THE PROBLEM –
Only the lines between the line with "const mark = addGroup(...MARK_CENTRE, 0);" and the line with "for obj in bpy.context.scene.objects", together with those two lines themselves, are to be copied exactly.

RAW DATA –
________________________
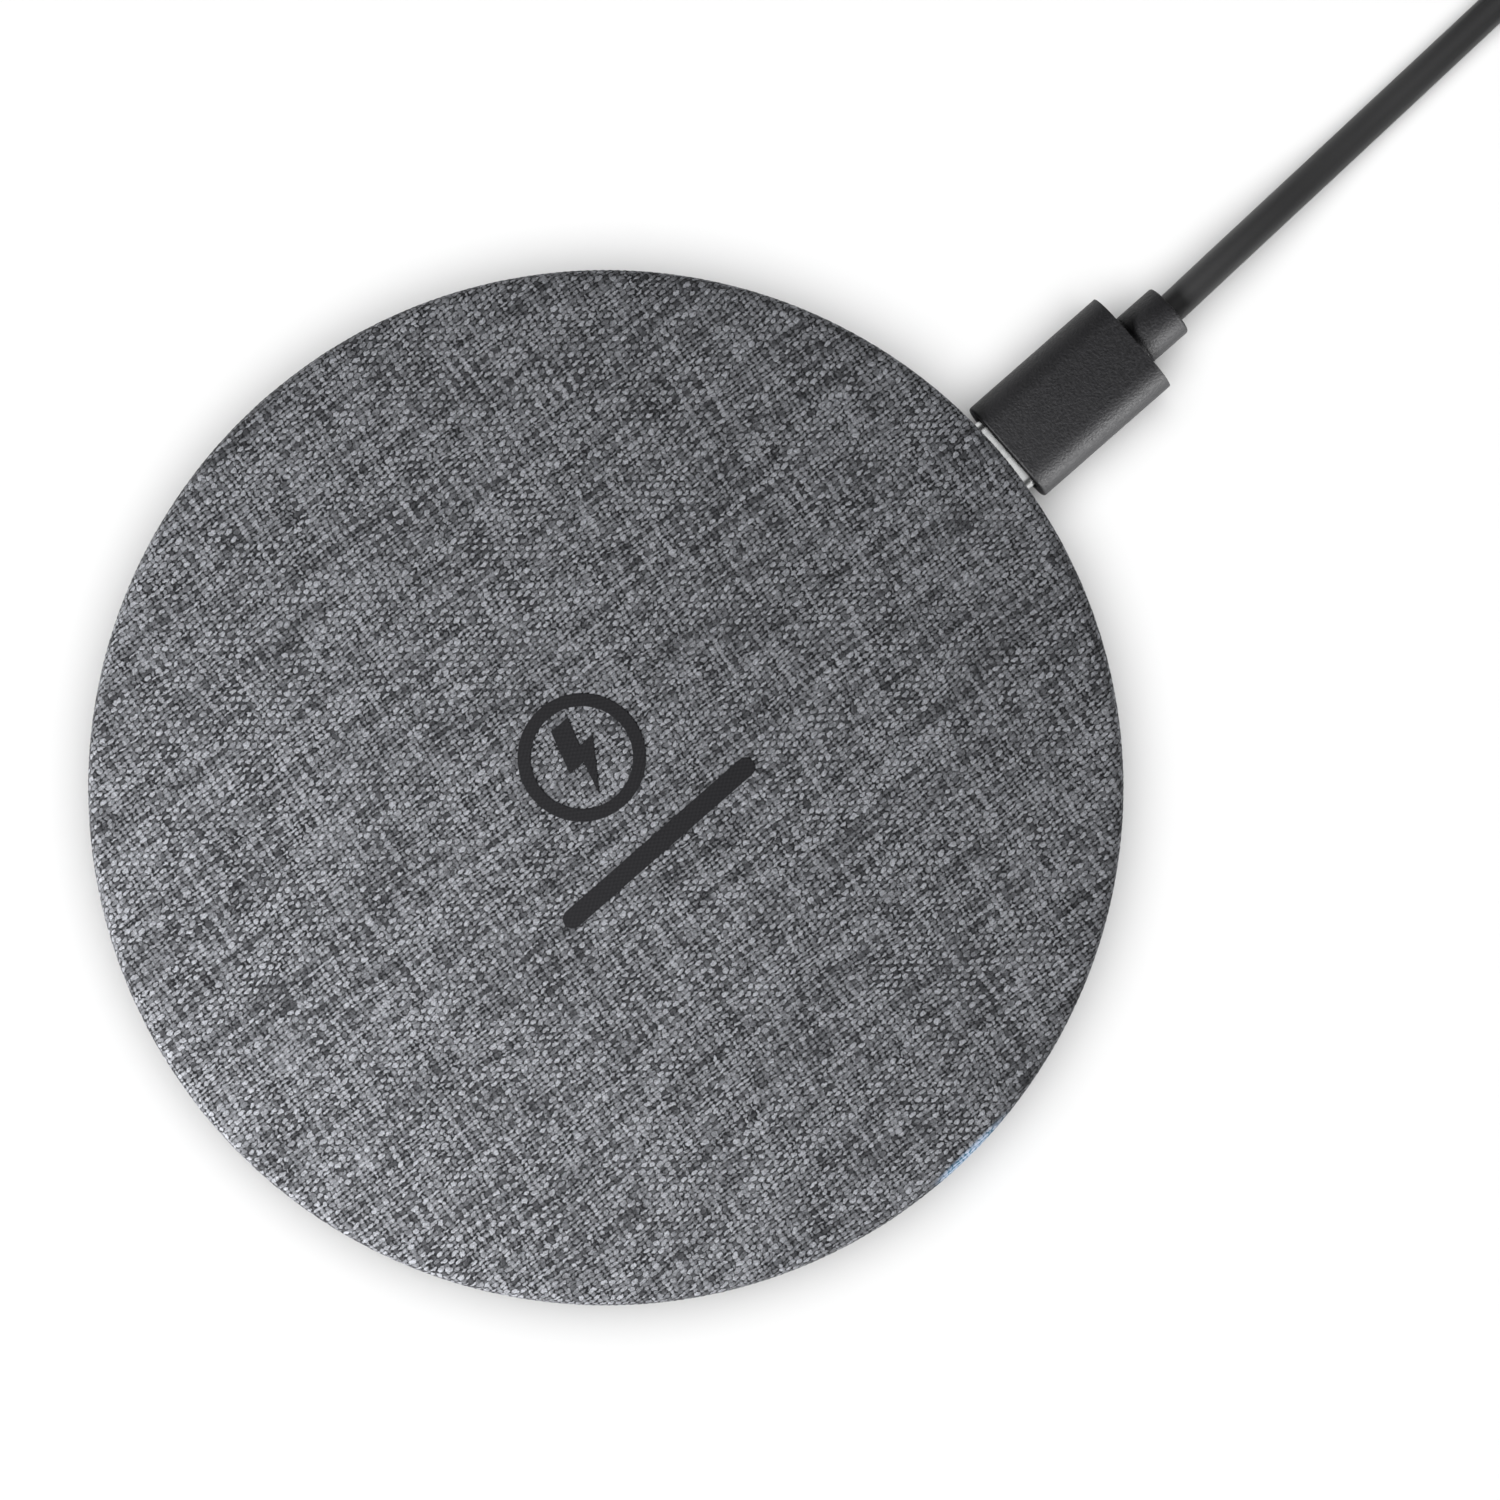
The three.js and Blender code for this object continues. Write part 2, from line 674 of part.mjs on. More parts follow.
function mainBoard() {
  const sector = annularSector(BOARD_INNER, BOARD_OUTER, BOARD_START, BOARD_END);
  const board = extrudeUp(sector, BOARD_BOTTOM, BOARD_TOP, 14);
  const portRear = PORT_MOUTH_X - RECEPTACLE_LENGTH - FIT_GAP;
  const screwHoles = BOARD_SCREW_ANGLES.map((angle) => (
    post(...polar(BOARD_SCREW_RADIUS, angle), SCREW_SHANK_RADIUS + SCREW_CLEAR_GAP, 0, PAD_HEIGHT)
  ));
  // The board clears the base screw boss that stands in its way.
  const bossAngle = BASE_SCREW_ANGLES[3];
  const bossClear = 3.8;
  const bossNotch = box([BASE_SCREW_RADIUS, -bossClear, 0], [PAD_RADIUS, bossClear, PAD_HEIGHT]);
  bossNotch.rotateZ(radians(bossAngle));
  return cut(
    board,
    ...screwHoles,
    post(...polar(BASE_SCREW_RADIUS, bossAngle), bossClear, 0, PAD_HEIGHT),
    bossNotch,
    portNotch(portRear, PAD_RADIUS, 0, PAD_HEIGHT),
  );
}

// A flat block on the board, at (radius, angle), with its length across the radius.
function addComponent(name, material, radius, degrees, [across, along, height], rounding = 0.2) {
  const [x, y] = polar(radius, degrees);
  const group = addGroup(x, y, BOARD_TOP + CONTACT_GAP, degrees);
  addPart(name, extrudeUp(roundedRect(along, across, rounding), 0, height, 1), material, group);
}

function addBoard() {
  addPart('main_board', mainBoard(), SOLDER_MASK);
  addComponent('controller_chip', CHIP, 38.5, -62, [6, 6, 0.9]);
  addComponent('power_stage_chip', CHIP, 35.5, -18, [5, 5, 0.9]);
  addComponent('filter_inductor', CHIP, 35.5, -1, [6, 6, 1.7], 1.2);
  addComponent('input_capacitor', CAPACITOR, 38.5, 13, [3.2, 2.5, 1.6]);
  for (let i = 0; i < 4; i += 1) {
    addComponent(`resonant_capacitor_${i + 1}`, CAPACITOR, 33, -62 - 6.5 * (i - 1.5), [3, 2.4, 1.6]);
  }
  addComponent('thermistor', LED_BODY, 30.5, -92, [1.6, 0.8, 0.8]);
  for (let i = 0; i < 2; i += 1) {
    const offset = 5.6 * (i - 0.5);
    addComponent(`indicator_led_${i + 1}`, LED_BODY, 44.6, LIGHT_ANGLE + offset, [2.8, 1.2, 1.1]);
  }
}

// ---------------------------------------------------------------- USB-C port

function addReceptacle() {
  const port = addGroup(0, PORT_Y, PORT_Z);
  const rear = PORT_MOUTH_X - RECEPTACLE_LENGTH;
  const rounding = RECEPTACLE_HEIGHT / 2;
  const tube = roundedTube(RECEPTACLE_WIDTH, RECEPTACLE_HEIGHT, rounding, RECEPTACLE_WALL);
  addPart('usb_c_receptacle_shell', extrudeAlongX(tube, rear, PORT_MOUTH_X), STEEL, port);

  const blockWidth = RECEPTACLE_WIDTH - 2 * RECEPTACLE_WALL - 2 * CONTACT_GAP;
  const blockHeight = RECEPTACLE_HEIGHT - 2 * RECEPTACLE_WALL - 2 * CONTACT_GAP;
  const block = extrudeAlongX(
    roundedRect(blockWidth, blockHeight, blockHeight / 2), rear + 0.1, PLUG_TIP_X - FIT_GAP,
  );
  const tongue = box(
    [rear + 0.5, -TONGUE_WIDTH / 2, -TONGUE_THICKNESS / 2],
    [PORT_MOUTH_X - 0.9, TONGUE_WIDTH / 2, TONGUE_THICKNESS / 2],
  );
  addPart('usb_c_receptacle_tongue', join(block, tongue), CHIP, port);
}

// ---------------------------------------------------------------- USB-C plug

function addUsbCPlug() {
  const plug = addGroup(0, PORT_Y, PORT_Z);
  const shellEnd = PLUG_BODY_X + 1.6;
  const rounding = PLUG_SHELL_HEIGHT / 2;
  const tube = roundedTube(PLUG_SHELL_WIDTH, PLUG_SHELL_HEIGHT, rounding, PLUG_SHELL_WALL);
  addPart('usb_c_plug_shell', extrudeAlongX(tube, PLUG_TIP_X, shellEnd), STEEL, plug);

  const linerGap = PLUG_SHELL_WALL + CONTACT_GAP;
  const linerHeight = PLUG_SHELL_HEIGHT - 2 * linerGap;
  const liner = extrudeAlongX(
    roundedRect(PLUG_SHELL_WIDTH - 2 * linerGap, linerHeight, linerHeight / 2),
    PLUG_TIP_X + 0.1, shellEnd - 0.1,
  );
  const slotMargin = 0.15;
  const slot = box(
    [PLUG_TIP_X - 1, -TONGUE_WIDTH / 2 - slotMargin, -TONGUE_THICKNESS / 2 - slotMargin],
    [PORT_MOUTH_X, TONGUE_WIDTH / 2 + slotMargin, TONGUE_THICKNESS / 2 + slotMargin],
  );
  addPart('usb_c_plug_insert', cut(liner, slot), CHIP, plug);

  const body = roundedBarAlongX(
    PLUG_BODY_WIDTH, PLUG_BODY_HEIGHT, PLUG_BODY_ROUNDING, PLUG_BODY_X, PLUG_BODY_END_X, 0.5,
  );
  const pocketHeight = PLUG_SHELL_HEIGHT + 2 * FIT_GAP;
  const pocket = extrudeAlongX(
    roundedRect(PLUG_SHELL_WIDTH + 2 * FIT_GAP, pocketHeight, pocketHeight / 2),
    PLUG_BODY_X - 1, shellEnd + FIT_GAP,
  );
  addPart('usb_c_overmold', cut(body, pocket), PLUG_PLASTIC, plug);

  const reliefStart = PLUG_BODY_END_X + SEAM_GAP;
  const relief = strainRelief(RELIEF_END_X - reliefStart);
  relief.translate(reliefStart, 0, 0);
  addPart('usb_c_strain_relief', relief, PLUG_PLASTIC, plug);
}

// A short sleeve with a narrower neck at the plug and a rounded end at the cable.
function strainRelief(length) {
  const radius = RELIEF_DIAMETER / 2;
  const neckRadius = RELIEF_NECK_DIAMETER / 2;
  const rounding = 0.5;
  return revolveAboutX([
    [0, 0],
    [neckRadius, 0],
    [neckRadius, RELIEF_NECK_LENGTH],
    [radius, RELIEF_NECK_LENGTH + 0.1],
    ...arc(radius - rounding, length - rounding, rounding, 0, 90, 3),
    [0, length],
  ], 20);
}

// ---------------------------------------------------------------- cable

function coilRing() {
  const inner = COIL_MEAN_RADIUS - COIL_RADIAL_HALF;
  const outer = COIL_MEAN_RADIUS + COIL_RADIAL_HALF;
  const rounding = CABLE_DIAMETER / 2;
  return revolveRing([
    ...arc(inner + rounding, COIL_LIFT + rounding, rounding, 180, 270, 2),
    ...arc(outer - rounding, COIL_LIFT + rounding, rounding, 270, 360, 2),
    ...arc(outer - rounding, COIL_TOP - rounding, rounding, 0, 90, 2),
    ...arc(inner + rounding, COIL_TOP - rounding, rounding, 90, 180, 2),
  ], ROUND_STEPS);
}

// A strap looped round the coil's turns. The coil lies on it.
function cableTie() {
  const width = 2 * (COIL_RADIAL_HALF + FIT_GAP + TIE_THICKNESS);
  const height = COIL_TOP + FIT_GAP + TIE_THICKNESS;
  const geometry = extrudeUp(roundedTube(width, height, 1.5, TIE_THICKNESS), -TIE_WIDTH / 2, TIE_WIDTH / 2, 2);
  geometry.applyMatrix4(new THREE.Matrix4().makeBasis(X_AXIS, Z_AXIS, Y_AXIS.clone().negate()));
  geometry.translate(0, 0, height / 2);
  return geometry;
}

function addCable() {
  addPart('cable_run', tubeAlong(RUN_ROUTE, CABLE_DIAMETER / 2, 9), CABLE_JACKET);
  addPart('cable_tail', tubeAlong(TAIL_ROUTE, CABLE_DIAMETER / 2, 14), CABLE_JACKET);
  const coil = addGroup(...COIL_CENTRE, 0);
  addPart('cable_coil', coilRing(), CABLE_JACKET, coil);
  [1, -1].forEach((side, i) => {
    const tie = addPart(`cable_tie_${i + 1}`, cableTie(), BLACK_SILICONE, coil);
    tie.position.x = side * COIL_MEAN_RADIUS;
  });
}

// ---------------------------------------------------------------- USB-A plug

function usbAShell(from, to) {
  const tube = extrudeAlongX(
    roundedTube(USB_A_SHELL_WIDTH, USB_A_SHELL_HEIGHT, 0.5, USB_A_SHELL_WALL), from, to, 1,
  );
  const windowY = 2.8;
  const windowHalfWidth = 1.1;
  const windows = [-windowY, windowY].map((y) => box(
    [to - 7, y - windowHalfWidth, -USB_A_SHELL_HEIGHT],
    [to - 5, y + windowHalfWidth, USB_A_SHELL_HEIGHT],
  ));
  return cut(tube, ...windows);
}

function addUsbAPlug() {
  const plug = addGroup(...USB_A_ORIGIN, 180);
  const bodyStart = USB_A_RELIEF_LENGTH + SEAM_GAP;
  const bodyEnd = USB_A_RELIEF_LENGTH + USB_A_BODY_LENGTH;
  const tip = bodyEnd + USB_A_SHELL_LENGTH;
  const shellStart = bodyEnd - 1.2;

  const relief = strainRelief(USB_A_RELIEF_LENGTH);
  relief.rotateZ(Math.PI);
  relief.translate(USB_A_RELIEF_LENGTH, 0, 0);
  addPart('usb_a_strain_relief', relief, PLUG_PLASTIC, plug);

  const body = roundedBarAlongX(USB_A_BODY_WIDTH, USB_A_BODY_HEIGHT, 2.7, bodyStart, bodyEnd, 0.5);
  const pocket = box(
    [shellStart - FIT_GAP, -USB_A_SHELL_WIDTH / 2 - FIT_GAP, -USB_A_SHELL_HEIGHT / 2 - FIT_GAP],
    [bodyEnd + 1, USB_A_SHELL_WIDTH / 2 + FIT_GAP, USB_A_SHELL_HEIGHT / 2 + FIT_GAP],
  );
  addPart('usb_a_overmold', cut(body, pocket), PLUG_PLASTIC, plug);
  addPart('usb_a_shell', usbAShell(shellStart, tip), STEEL, plug);

  const halfWidth = USB_A_SHELL_WIDTH / 2 - USB_A_SHELL_WALL - 0.1;
  const halfHeight = USB_A_SHELL_HEIGHT / 2 - USB_A_SHELL_WALL - CONTACT_GAP;
  const insert = join(
    box([shellStart, -halfWidth, -halfHeight], [bodyEnd + 1.5, halfWidth, halfHeight]),
    box([shellStart, -halfWidth, -halfHeight], [tip - 0.4, halfWidth, 0]),
  );
  addPart('usb_a_insert', insert, CHIP, plug);

  // The outer two contacts reach further, so that power meets before data.
  const contactHalf = 0.5;
  const contactTop = 0.2;
  [-3.5, -1, 1, 3.5].forEach((y, i) => {
    const contactTip = Math.abs(y) > 2 ? tip - 1 : tip - 2;
    const contact = box(
      [bodyEnd + 1.6, y - contactHalf, SEAM_GAP],
      [contactTip, y + contactHalf, contactTop],
    );
    addPart(`usb_a_contact_${i + 1}`, contact, GOLD, plug);
  });
}

// ---------------------------------------------------------------- assembly

function addPadBody() {
  addPart('fabric_cover', clothCover(), CLOTH);
  const mark = addGroup(...MARK_CENTRE, 0);
  addPart('mark_ring', markRing(), MARK_FILM, mark);
  addPart('mark_bolt', markBolt(), MARK_FILM, mark);
  addPart('mark_bar', markBar(), MARK_FILM, addGroup(...MARK_BAR_CENTRE, 0));
  addPart('top_shell', topShell(), BLACK_PLASTIC);
  addPart('bottom_shell', bottomShell(), BLACK_PLASTIC);
  addPart('foot_ring', footRing(), BLACK_SILICONE);
  addPart('light_pipe', lightPipe(), CLEAR_BLUE);
}

addPadBody();
addScrews();
addCoil();
addBoard();
addReceptacle();
addUsbCPlug();
addCable();
addUsbAPlug();

export default assembly;
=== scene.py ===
"""Looks for a cloth-covered wireless charging pad with its USB cable plugged in.

Metres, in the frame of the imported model: the origin is the middle of the pad's footprint on the
floor, +X runs out along the plug and cable, +Z is up.
"""

import math

import bmesh
import bpy
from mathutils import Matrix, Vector


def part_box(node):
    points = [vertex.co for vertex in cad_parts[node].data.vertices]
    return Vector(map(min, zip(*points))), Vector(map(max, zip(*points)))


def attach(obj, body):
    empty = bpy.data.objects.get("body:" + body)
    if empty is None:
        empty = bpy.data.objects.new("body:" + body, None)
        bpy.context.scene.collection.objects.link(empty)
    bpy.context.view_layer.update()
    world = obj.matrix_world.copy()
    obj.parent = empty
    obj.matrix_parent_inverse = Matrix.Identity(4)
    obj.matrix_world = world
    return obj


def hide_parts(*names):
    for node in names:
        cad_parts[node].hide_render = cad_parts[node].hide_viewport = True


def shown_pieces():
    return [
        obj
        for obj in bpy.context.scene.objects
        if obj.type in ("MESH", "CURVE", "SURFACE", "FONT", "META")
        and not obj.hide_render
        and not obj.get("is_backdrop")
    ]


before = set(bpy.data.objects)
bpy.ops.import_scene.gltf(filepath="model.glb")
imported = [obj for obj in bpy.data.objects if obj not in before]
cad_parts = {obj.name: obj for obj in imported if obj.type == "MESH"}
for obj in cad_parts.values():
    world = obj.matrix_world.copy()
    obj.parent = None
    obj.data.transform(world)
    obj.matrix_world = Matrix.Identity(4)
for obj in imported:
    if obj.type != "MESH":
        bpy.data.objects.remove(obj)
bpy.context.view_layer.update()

MM = 0.001


# ------------------------------------------------------------------ sizes from the frame

cloth_low, cloth_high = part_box("fabric_cover")
PAD_RADIUS = cloth_high.x
PAD_TOP = cloth_high.z
HEM_BOTTOM = cloth_low.z
SHOULDER = 1.2 * MM
CLOTH_THICKNESS = 0.7 * MM
HEM_WIDTH = 2.0 * MM
HEM_ROUNDING = 0.5 * MM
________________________
TASK SOLUTION –
  const mark = addGroup(...MARK_CENTRE, 0);
  addPart('mark_ring', markRing(), MARK_FILM, mark);
  addPart('mark_bolt', markBolt(), MARK_FILM, mark);
  addPart('mark_bar', markBar(), MARK_FILM, addGroup(...MARK_BAR_CENTRE, 0));
  addPart('top_shell', topShell(), BLACK_PLASTIC);
  addPart('bottom_shell', bottomShell(), BLACK_PLASTIC);
  addPart('foot_ring', footRing(), BLACK_SILICONE);
  addPart('light_pipe', lightPipe(), CLEAR_BLUE);
}

addPadBody();
addScrews();
addCoil();
addBoard();
addReceptacle();
addUsbCPlug();
addCable();
addUsbAPlug();

export default assembly;
=== scene.py ===
"""Looks for a cloth-covered wireless charging pad with its USB cable plugged in.

Metres, in the frame of the imported model: the origin is the middle of the pad's footprint on the
floor, +X runs out along the plug and cable, +Z is up.
"""

import math

import bmesh
import bpy
from mathutils import Matrix, Vector


def part_box(node):
    points = [vertex.co for vertex in cad_parts[node].data.vertices]
    return Vector(map(min, zip(*points))), Vector(map(max, zip(*points)))


def attach(obj, body):
    empty = bpy.data.objects.get("body:" + body)
    if empty is None:
        empty = bpy.data.objects.new("body:" + body, None)
        bpy.context.scene.collection.objects.link(empty)
    bpy.context.view_layer.update()
    world = obj.matrix_world.copy()
    obj.parent = empty
    obj.matrix_parent_inverse = Matrix.Identity(4)
    obj.matrix_world = world
    return obj


def hide_parts(*names):
    for node in names:
        cad_parts[node].hide_render = cad_parts[node].hide_viewport = True


def shown_pieces():
    return [
        obj
        for obj in bpy.context.scene.objects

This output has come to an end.